Regulation in Australia can consistently be seen most evidently through its appraisal to censorship within classifications, particularly of films, video games and written publications. It seems permissible to encourage protection of individual liberties, in regards to advice of what is contained within a publication, but once limitation exceeds merely advising, and restricts public viewing; the freedom of expression is diminished, evidently biased to the ruling class of the era. Autonomous adults should be able to view, consume and watch what they deem suitable to their own situations, agenda and standards. As long as the detriment caused does not infringe upon another’s without due consent, it seems derisory that one should not be able to view what one wants . The focal issue, in regards to internet censorship, is the paramount problems associate with what can be censored and on what account. In trials conducted for the government, a ‘white list’ dictated what content could not be viewed, and rather than actually informed, a user who came across a page that was considered inappropriate was merely readdressed to another. This suggests that any opponent who purports to show issue with government could be silenced. Although only censored within Australia, it would mean that the freedom to show discern would be marginalised, eventually leading to all in opposition to the ruling party at the time being unable to show issue and publically defame appropriate individuals.
China and Freedom of Expression
China is often propagated as a country with limited rights. Its censorship, however, can be compared to Australia, in the year 2008, a similar account for limitation of expression was trialled. Under the guise of ‘protecting children’, it went as far as mandatorily logging, capturing, and excluding access to certain web pages that the government deemed to be outside classification. It is a clear contrast that nearly any webpage could invariably be added to the list, unknown to the site owner, and from this, be inaccessible, without recourse to appeal the decision of the initial censorship. The Chinese constitution allows for freedom of speech, yet under the current government, is virtually denied. Although Australia does not incarcerate journalists usually, which does occur in China, if an individual was to interview a ‘terrorist’ there is the impending intimidation of five years jail, and aiding and abetting terrorism.

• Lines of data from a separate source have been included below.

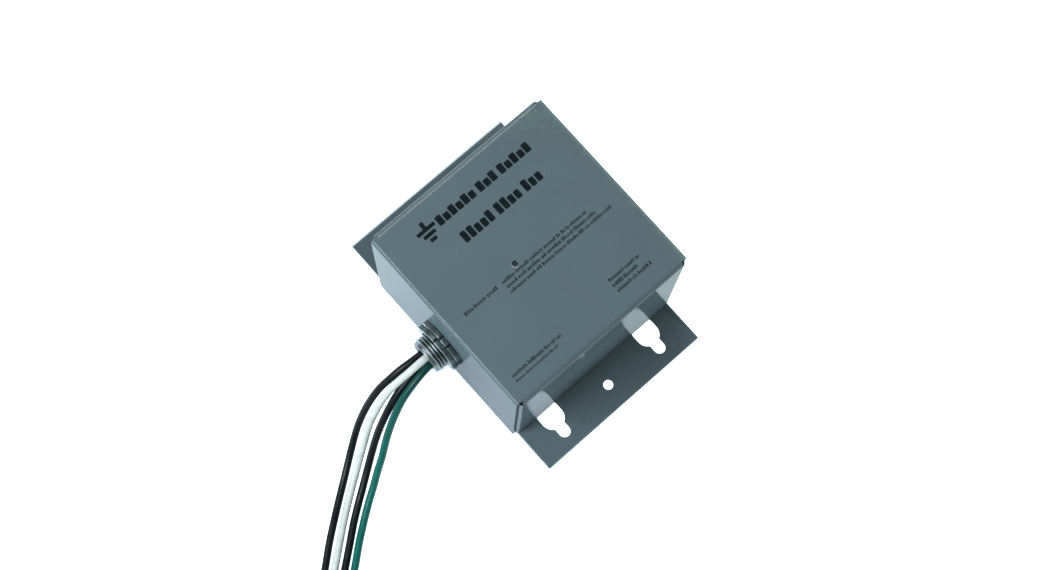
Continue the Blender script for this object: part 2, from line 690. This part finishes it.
for node, slot, width in (
        ("circuit_board", "board_laminate", 0.00015), ("insulating_sheet", "insulating_paper", 0.00005),
        ("standoffs", "brass", 0.0002), ("base_screws", "screw_steel", 0.00015),
        ("board_screws", "screw_steel", 0.0002), ("lead_terminals", "brass", 0.0003),
        ("terminal_screws", "screw_steel", 0.00015), ("ground_lug", "brass", 0.0004),
        ("ground_screw", "green_screw", 0.0002), ("blocking_diode", "black_plastic", 0.0002)):
    finished(node, slot, width)
for number in (1, 2, 3):
    finished(f"thermal_fuse_{number}", "fuse_body", 0.0003)
for number in (1, 2):
    finished(f"filter_capacitor_{number}", "capacitor_case", 0.0006, 3)
    finished(f"dropping_resistor_{number}", "resistor_body", 0.0006, 3)
for number in range(1, 7):
    finished(f"varistor_{number}", "varistor_coating", 0.0006, 3)
for lead, slot in JACKETS.items():
    finished("inner_lead_" + lead, slot, 0.0001)
finished("coil_tie", "black_plastic", 0.0003, 3)


# ---- Print on the front: plain blocks in place of all wording ----

def add_block(bm, x0, x1, y0, y1, corner):
    """A thin printed block with round corners, in mm on the front face."""
    corner = min(corner, (x1 - x0) / 2.01, (y1 - y0) / 2.01)
    outline = []
    for cx, cy, start in ((x1 - corner, y1 - corner, 0), (x0 + corner, y1 - corner, 90),
                          (x0 + corner, y0 + corner, 180), (x1 - corner, y0 + corner, 270)):
        for k in range(5):
            a = math.radians(start + 22.5 * k)
            outline.append((cx + corner * math.cos(a), cy + corner * math.sin(a)))
    low = [bm.verts.new((x * MM, y * MM, FRONT_Z - 2 * INK_DEPTH)) for x, y in outline]
    high = [bm.verts.new((x * MM, y * MM, FRONT_Z)) for x, y in outline]
    count = len(outline)
    bm.faces.new(high)
    bm.faces.new(low[::-1])
    for k in range(count):
        bm.faces.new((low[k], low[(k + 1) % count], high[(k + 1) % count], high[k]))


def add_text_row(bm, dice, x0, x1, y, cap):
    """A row of small blocks as wide apart as small type, grouped like words."""
    x = x0
    left = dice.randint(2, 9)
    while x < x1 - cap * 0.4:
        tall = cap if dice.random() < 0.3 else cap * 0.72
        wide = cap * dice.uniform(0.24, 0.42)
        add_block(bm, x, x + wide, y, y + tall, cap * 0.08)
        x += wide + cap * 0.24
        left -= 1
        if left == 0:
            x += cap * 0.32
            left = dice.randint(2, 10)


def add_earth_sign(bm, x, y):
    """The plain earth sign: a stem on three bars that get shorter."""
    for half, low, high in ((1.9, 0, 2.0), (3.7, 3.1, 5.1), (5.6, 6.2, 8.2), (1.1, 8.2, 11.8)):
        add_block(bm, x - half, x + half, y + low, y + high, 0.1)


def add_word_row(bm, dice, x0, x1, y, cap, words):
    """A bold row: letter-size blocks in groups, with the gaps of a heading."""
    count = sum(words)
    gap = cap * 0.13
    space = cap * 0.42
    wide = (x1 - x0 - gap * (count - len(words)) - space * (len(words) - 1)) / count
    x = x0
    for letters in words:
        for k in range(letters):
            tall = cap if k == 0 or dice.random() < 0.25 else cap * 0.76
            add_block(bm, x, x + wide, y, y + tall, cap * 0.12)
            x += wide + gap
        x += space - gap


dice = random.Random(7)
bm = bmesh.new()
add_earth_sign(bm, -32.2, 34.6)
add_word_row(bm, dice, -25.4, 35.9, 38.2, 5.5, (6, 3, 5))
add_word_row(bm, dice, -21.2, 30.6, 23.0, 6.4, (5, 4, 3))
for x0, x1, y, cap in ((-46.1, -23.6, -4.9, 2.0), (-21.2, 35.7, -4.9, 2.0), (-20.8, 38.8, -8.0, 2.0),
                       (-21.2, 46.4, -11.1, 2.0), (19.4, 40.4, -39.2, 2.0), (19.1, 35.9, -42.6, 2.0),
                       (19.4, 42.4, -46.0, 2.0), (-48.9, -16.1, -43.7, 2.0), (-48.9, -21.2, -46.6, 1.45)):
    add_text_row(bm, dice, x0, x1, y, cap)
placed("front_print", mesh_of("front_print", bm), None, finish="ink")


# ---- Floor and light ----

bm = bmesh.new()
bmesh.ops.create_circle(bm, cap_ends=True, radius=6, segments=96)
floor = bpy.data.objects.new("floor", mesh_of("floor", bm))
floor.location.z = -0.0003
scene.collection.objects.link(floor)
ground = Finish("floor", (0.54, 0.58, 0.60), 0.9)
ground.colour(ground.ramp(ground.noise(3, 2), (0.3, (0.53, 0.57, 0.59)), (0.7, (0.55, 0.59, 0.61))))
ground.set("Specular IOR Level", 0.0)
shaded_spot = ground.distance((-0.072, -0.055, 0), (1, 0.35, 0))
glow = ground.ramp(ground.span(shaded_spot, 0.02, 0.05), (0, (0.68, 0.765, 0.97)), (1, (0.72, 0.88, 0.90)))
ground.join(glow, ground.shader.inputs["Emission Color"])
ground.join(ground.span(shaded_spot, 0.0, 0.045, 0.60, 1.7), ground.shader.inputs["Emission Strength"])
floor.data.materials.append(ground.material)


def softbox(name, place, target, width, height, power, colour=(1, 1, 1)):
    data = bpy.data.lights.new(name, "AREA")
    data.shape = "RECTANGLE"
    data.size = width
    data.size_y = height
    data.energy = power
    data.color = colour
    light = bpy.data.objects.new(name, data)
    light.location = place
    light.rotation_euler = (Vector(target) - Vector(place)).to_track_quat("-Z", "Y").to_euler()
    scene.collection.objects.link(light)


softbox("left_light", (-1.05, 0.19, 1.25), (0, 0, 0.05), 0.85, 0.8, 45, (0.86, 0.95, 1.0))
softbox("top_light", (0.25, 0.82, 1.4), (0, 0, 0.05), 0.5, 0.75, 13, (0.96, 1.0, 0.99))

world = bpy.data.worlds.new("studio")
world.use_nodes = True
scene.world = world
sky = world.node_tree.nodes
sky_links = world.node_tree.links
direction = sky.new("ShaderNodeTexCoord").outputs["Generated"]
split = sky.new("ShaderNodeSeparateXYZ")
sky_links.new(direction, split.inputs["Vector"])
tone = sky.new("ShaderNodeValToRGB")
for i, (at, level) in enumerate(((0.0, 1.0), (0.3, 1.0), (1.0, 0.8))):
    stop = tone.color_ramp.elements[i] if i < 2 else tone.color_ramp.elements.new(at)
    stop.position = at
    stop.color = (level, level, level, 1)
sky_links.new(split.outputs["Z"], tone.inputs["Fac"])
sky_links.new(tone.outputs["Color"], sky["Background"].inputs["Color"])
sky["Background"].inputs["Strength"].default_value = 0.38
scene.view_settings.view_transform = "Standard"
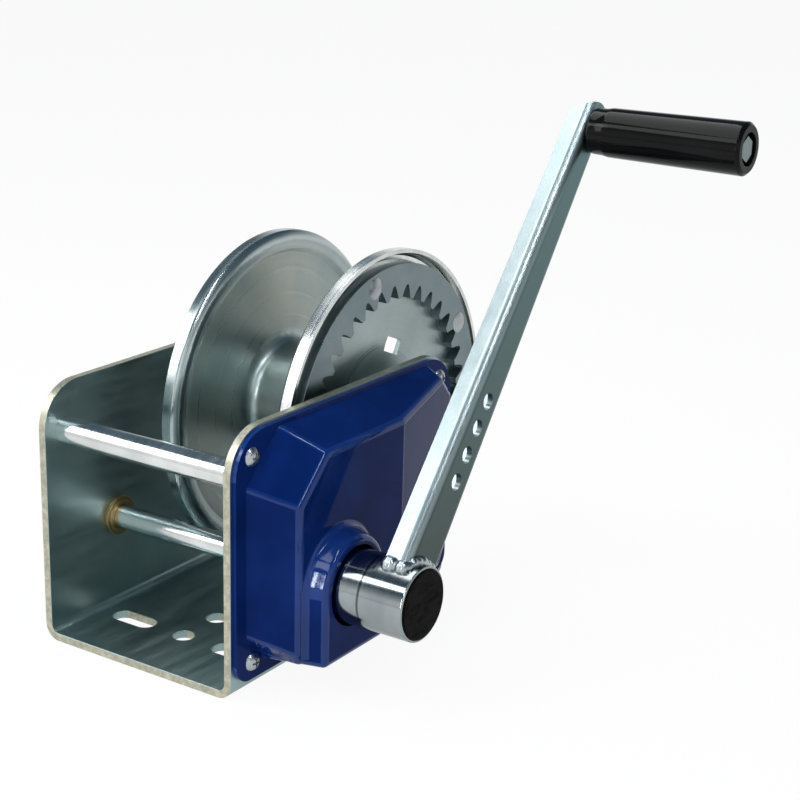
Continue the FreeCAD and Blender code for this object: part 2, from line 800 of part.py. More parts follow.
def make_ratchet(x_from):
    points = []
    for number in range(ratchet_teeth):
        angle = 360.0 * number / ratchet_teeth
        points.append(Vector(x_from, *around(crank_y, crank_z, ratchet_radius, angle)))
        root = ratchet_radius - ratchet_depth
        points.append(Vector(x_from, *around(crank_y, crank_z, root, angle + ratchet_lean)))
    wheel = Part.Face(Part.makePolygon(points + points[:1])).extrude(Vector(ratchet_width, 0, 0))
    return wheel.cut(rod(x_from - past, x_from + ratchet_width + past, shaft_radius, crank_y, crank_z))


save("frame", make_frame())
save("tie_rod", make_tie_rod())
save("shaft_bush_far", make_bush(-1, crank_y, crank_z, shaft_radius, bush_radius))
save("shaft_bush_near", make_bush(1, crank_y, crank_z, shaft_radius, bush_radius))

counter_bush = tube(plate_inner, half_width + bush_collar, counter_bush_radius,
                    counter_shaft_radius + running_gap, counter_y, counter_z)
collar = tube(half_width, half_width + bush_collar, counter_bush_radius + bush_collar_wall,
              counter_shaft_radius + running_gap, counter_y, counter_z)
save("counter_bush", counter_bush.fuse(collar))

save("drum_axle", make_axle())
washer_face = -half_width - axle_washer
save("axle_washer", tube(washer_face, -half_width, axle_washer_radius, axle_spigot_radius, drum_y, drum_z))
axle_nut = hexagon(washer_face - axle_nut_height, washer_face, axle_nut_radius, drum_y, drum_z)
axle_nut = axle_nut.cut(rod(washer_face - axle_nut_height, washer_face, axle_spigot_radius, drum_y, drum_z))
save("axle_nut", axle_nut)

save("drum_flange_far", make_flange(-1))
save("drum_flange_near", make_flange(1))
save("drum_barrel", make_barrel())
save("drum_hub", tube(-plate_inner + drum_end_gap, plate_inner - drum_end_gap, drum_hub_radius,
                      axle_radius + running_gap, drum_y, drum_z))
save("ring_gear", make_ring_gear())
save("ring_rivets", make_ring_rivets())

pinion_face = gear_face(pinion_x, counter_y, counter_z, pinion_teeth, drum_module,
                        pinion_pitch + drum_module, pinion_pitch - pinion_root * drum_module,
                        -backlash, second_line + math.pi)
pinion = pinion_face.extrude(Vector(ring_face - rivet_clearance - pinion_x, 0, 0))
counter_end = gear_x + gear_width + counter_shaft_beyond
counter_shaft = pinion.fuse(rod(ring_face - rivet_clearance, counter_end, counter_shaft_radius,
                                counter_y, counter_z))
save("counter_shaft", counter_shaft)
counter_gear = gear_face(gear_x, counter_y, counter_z, counter_gear_teeth, crank_module,
                         counter_gear_pitch + crank_module,
                         counter_gear_pitch - gear_root * crank_module,
                         -crank_backlash, first_line + math.pi)
counter_gear = counter_gear.extrude(Vector(gear_width, 0, 0))
counter_gear = counter_gear.cut(rod(gear_x - past, gear_x + gear_width + past, counter_shaft_radius,
                                    counter_y, counter_z))
save("counter_gear", counter_gear)

half_tooth = math.pi / crank_gear_teeth
pinion_from = gear_x - pinion_overlap
brake_x = gear_x + gear_width + pinion_overlap
crank_pinion = gear_face(pinion_from, crank_y, crank_z, crank_gear_teeth, crank_module,
                         crank_gear_pitch + crank_module, crank_gear_pitch - gear_root * crank_module,
                         -crank_backlash, first_line + half_tooth)
crank_pinion = crank_pinion.extrude(Vector(brake_x - pinion_from, 0, 0))
crank_pinion = crank_pinion.cut(rod(pinion_from - past, brake_x + past, shaft_radius, crank_y, crank_z))
save("crank_pinion", crank_pinion)

save("friction_disc_inner", tube(brake_x, brake_x + friction_disc, friction_radius - ratchet_depth,
                                 shaft_radius, crank_y, crank_z))
save("ratchet_wheel", make_ratchet(brake_x + friction_disc))
outer_disc_x = brake_x + friction_disc + ratchet_width
save("friction_disc_outer", tube(outer_disc_x, hub_start, friction_radius - ratchet_depth,
                                 shaft_radius, crank_y, crank_z))

save("cover", make_cover())
for number, (y, z) in enumerate(screw_places, 1):
    save("cover_screw_%d" % number, make_screw(y, z))

save("crank_shaft", rod(-half_width, hub_start + hub_web, shaft_radius, crank_y, crank_z))
save("crank_hub", make_hub())
save("hub_cap", make_cap())
save("crank_arm", make_arm())
save("arm_weld", make_weld())
save("grip_pin", make_grip_pin())
save("grip", make_grip())
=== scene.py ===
import json
import math

import bmesh
import bpy
from mathutils import Matrix, Vector


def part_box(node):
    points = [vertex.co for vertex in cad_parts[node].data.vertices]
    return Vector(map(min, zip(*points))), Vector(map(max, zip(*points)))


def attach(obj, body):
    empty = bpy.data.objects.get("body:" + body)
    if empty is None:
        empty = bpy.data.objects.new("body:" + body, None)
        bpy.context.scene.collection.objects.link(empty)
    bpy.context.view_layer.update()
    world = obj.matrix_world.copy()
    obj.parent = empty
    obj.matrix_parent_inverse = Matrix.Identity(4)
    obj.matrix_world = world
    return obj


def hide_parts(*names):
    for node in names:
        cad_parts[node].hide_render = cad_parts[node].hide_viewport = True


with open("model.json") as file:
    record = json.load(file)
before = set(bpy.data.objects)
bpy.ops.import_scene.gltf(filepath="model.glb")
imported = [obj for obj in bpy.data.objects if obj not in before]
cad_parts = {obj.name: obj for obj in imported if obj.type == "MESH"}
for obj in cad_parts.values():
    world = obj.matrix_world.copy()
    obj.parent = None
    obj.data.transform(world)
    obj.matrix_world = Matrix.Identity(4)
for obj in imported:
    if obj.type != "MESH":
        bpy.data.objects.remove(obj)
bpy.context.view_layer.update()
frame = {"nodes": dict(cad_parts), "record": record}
print("frame loaded")

# places taken from the frame, in metres
mm = 0.001
drumAxis = sum(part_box("drum_hub"), Vector()) / 2
crankAxis = sum(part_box("crank_shaft"), Vector()) / 2
gripAxis = sum(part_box("grip"), Vector()) / 2
armLow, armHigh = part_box("crank_arm")

# camera, at the photograph's angle
cameraValues = {
    "place": (0.6520, -0.8219, 0.4737),
    "azimuth": 33.16,
    "elevation": 17.59,
    "roll": 1.55,
    "lens": 79.03,
    "shift": (-0.0087, 0.0008),
}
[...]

The United States and Freedom of Expression
America is often considered liberal with most freedoms being expressed and allowed. But this has not always been the case. Eugene V. Debs, a Labor leader, was incarcerated for 10 years under the Espionage Act, for standing for freedom against slavery . A Bill of Rights, similar to what is held in America would benefit Australia. The issue, pertaining to this new freedom, would be the undue affluence of law, and with it, complications of where media entitlement stops for personal liability, and defamation is defendable.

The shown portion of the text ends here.